* **DIRECTIONS FOR THIS TASK**
Could you output each line of the data that follows exactly?
· · ·
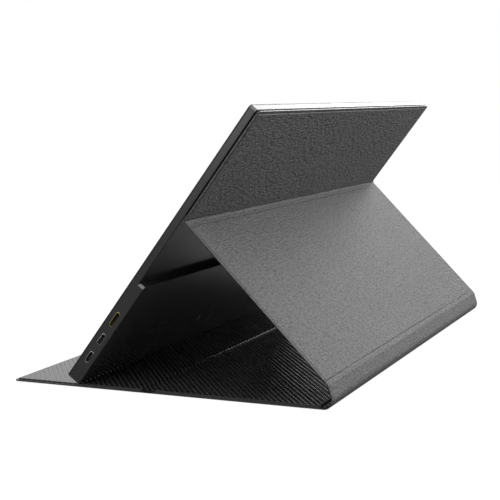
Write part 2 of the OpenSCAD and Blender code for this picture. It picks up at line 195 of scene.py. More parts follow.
def on_cover(x, v, z):
    """A point of the cover from its unfolded place: across x, along v, and z up from the outer face."""
    if v <= ROLL_V:
        return on_base(x, v, z)
    if v <= SPINE_V:
        a = -math.pi / 2 + (v - ROLL_V) / (SPINE_BEND_R - SKIN_T)
        r = SPINE_BEND_R - z
        return (x, ROLL_Y + r * math.cos(a), SPINE_BEND_R + r * math.sin(a))
    if v <= KNEE_V:
        return on_spine(x, v - SPINE_V, z)
    if v <= LEG_V:
        a = math.pi / 2 - SPINE_SLOPE + (v - KNEE_V) / (LEG_BEND_R - SKIN_T)
        r = LEG_BEND_R - z
        return (x, KNEE_CY + r * math.cos(a), KNEE_CZ + r * math.sin(a))
    if v <= CREASE_V:
        return on_leg(x, v - LEG_V + KNEE_IN, z)
    if v <= UPPER_V:
        a = 1.5 * math.pi - LEG_SLOPE - (v - CREASE_V) / (CREASE_OUT + SKIN_T)
        r = CREASE_OUT + z
        return (x, CREASE_Y + r * math.cos(a), CREASE_Z + r * math.sin(a))
    return on_monitor(x, CREASE_S + v - UPPER_V, UPPER_Z + z)


# Lines along the folds of the leather, dipped in the bump and darkened in colour as painted shade: place
# along the cover, half width, darkness, drift to either side, and how far the line fades in patches.
CREASE_SHADE_LINES = (
    ((CREASE_V + UPPER_V) / 2 + 0.4, 0.75, 0.35, 0.25, 0.0),
    (CREASE_V - WEB - 1.5, 0.6, 0.72, 0.35, 0.25),
    (LEG_V + WEB + 1.5, 0.6, 0.55, 0.2, 0.4),
)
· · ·
* **THE RESULT**
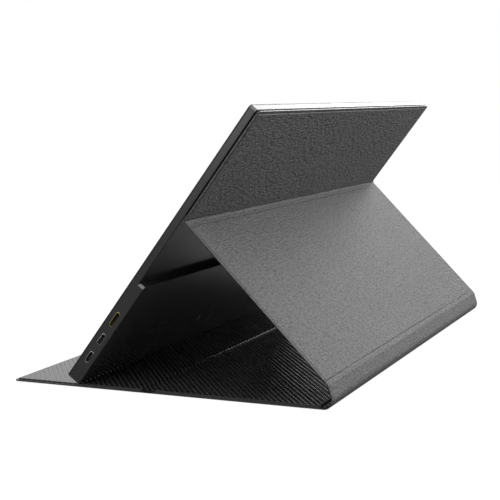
Write part 2 of the OpenSCAD and Blender code for this picture. It picks up at line 195 of scene.py. More parts follow.
def on_cover(x, v, z):
    """A point of the cover from its unfolded place: across x, along v, and z up from the outer face."""
    if v <= ROLL_V:
        return on_base(x, v, z)
    if v <= SPINE_V:
        a = -math.pi / 2 + (v - ROLL_V) / (SPINE_BEND_R - SKIN_T)
        r = SPINE_BEND_R - z
        return (x, ROLL_Y + r * math.cos(a), SPINE_BEND_R + r * math.sin(a))
    if v <= KNEE_V:
        return on_spine(x, v - SPINE_V, z)
    if v <= LEG_V:
        a = math.pi / 2 - SPINE_SLOPE + (v - KNEE_V) / (LEG_BEND_R - SKIN_T)
        r = LEG_BEND_R - z
        return (x, KNEE_CY + r * math.cos(a), KNEE_CZ + r * math.sin(a))
    if v <= CREASE_V:
        return on_leg(x, v - LEG_V + KNEE_IN, z)
    if v <= UPPER_V:
        a = 1.5 * math.pi - LEG_SLOPE - (v - CREASE_V) / (CREASE_OUT + SKIN_T)
        r = CREASE_OUT + z
        return (x, CREASE_Y + r * math.cos(a), CREASE_Z + r * math.sin(a))
    return on_monitor(x, CREASE_S + v - UPPER_V, UPPER_Z + z)


# Lines along the folds of the leather, dipped in the bump and darkened in colour as painted shade: place
# along the cover, half width, darkness, drift to either side, and how far the line fades in patches.
CREASE_SHADE_LINES = (
    ((CREASE_V + UPPER_V) / 2 + 0.4, 0.75, 0.35, 0.25, 0.0),
    (CREASE_V - WEB - 1.5, 0.6, 0.72, 0.35, 0.25),
    (LEG_V + WEB + 1.5, 0.6, 0.55, 0.2, 0.4),
)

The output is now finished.